Qui sont ces paumés ? Leurs profils sont variés, mais ils ont en commun une sorte de désespoir, qui les plonge dans la passivité ou la révolte, selon les circonstances. Ce sont les agriculteurs qui n’ont pas compris que les anciens modèles n’ont plus cours. Ils ont tout investi sur le monde ancien, et ne comprennent pas (ou ne veulent pas comprendre) que l’avenir est différent des modèles qu’on leur a enseignés. Le monde rural, les petites communes qui ont vu partir tous leurs commerces, leurs services de proximité et tout ce qui faisait, en définitive, une vie de village, une communauté. La généralisation de la voiture a marginalisé tous ceux qui ne peuvent pas en avoir ou en conduire. De nombreuses initiatives sont prises, souvent par les départements, pour créer des services de mobilité à leur intention, mais il existe encore bien des hameaux reculés qui n’en bénéficient pas. La fracture est numérique, c’est une réalité souvent évoquée, mais elle est aussi humaine, et bien plus profonde au fond de certaines vallées, ou aux confins de zones d’influence des villes. Ce monde rural voit son univers se rétrécir, ses valeurs s’étioler, ses repères disparaître les uns après les autres. Comment rattraper ces paumés et les faire participer au mouvement de renouveau ? Ce serait bon pour eux, mais aussi pour la collectivité toute entière. Ils sont porteurs de savoirs et de savoir-faire, ils ont une culture de leur territoire, ils en connaissent le « génie », même s’ils n’ont pas pu en tirer parti. Les laisser tomber serait un immense gâchis, humain, culturel, écologique.
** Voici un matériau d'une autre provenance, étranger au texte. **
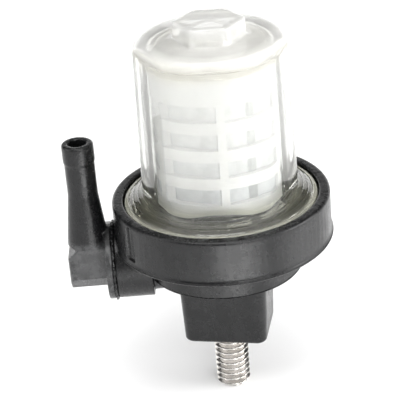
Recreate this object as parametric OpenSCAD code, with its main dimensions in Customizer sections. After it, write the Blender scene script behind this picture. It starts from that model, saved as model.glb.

Après les paumés des champs, les paumés des villes. La solitude n’est pas un phénomène exclusivement rural. Elle sévit aussi dans les villes, par exemple dans les familles monoparentales, avec des mères débordées par les tâches à accomplir jour après jour, pour leur travail et leurs enfants. Florence Aubenas nous en livre un portrait éloquent dans son livre Le quai de Ouistreham (5). Et puis il y a les banlieues, avec leurs cités et leurs grands ensembles, des taux de chômage impressionnants, et des économies parallèles peu recommandables. Même si une bonne partie de ces banlieusards finissent par trouver une place dans la société, il en reste suffisamment sur le bord du chemin qui n’ont aucune perspective, aucune porte de sortie.
Les paumés sont tous ces gens qui ont l’impression que la société ne veut pas d’eux, qu’ils sont inutiles ou qu’ils n’ont d’autre avenir que la soumission à un système qui les dépasse. Nous sommes bien loin du bouillonnement d’idées et d’initiatives évoqué en ouverture de cette note. Prenons garde à ne pas oublier ces paumés. Les abandonner à leur sort serait dangereux à plus d’un titre. Risques de révolte, de radicalisation, d’une dépendance de plus en plus lourde à assumer, et surtout perte de compétence et de talent, de dynamisme social et économique. Le nouveau monde à construire ne peut pas se passer d’eux.
1 - Comme la fabrique écologique (www.lafabriqueecologique.fr)
2 - Notons par exemple, UP to you, de Nicolas Froissard et William Elland-Goldsmith, aux Editions Rue de l’échiquier, 2016
3 - Demain, film réalisé par Cyril Dion et Mélanie Laurent.
4 - Le Parlement des invisibles, Editions du Seuil, 2014
5 - Le quai de Ouistreham, Editions de l’Olivier, 2010.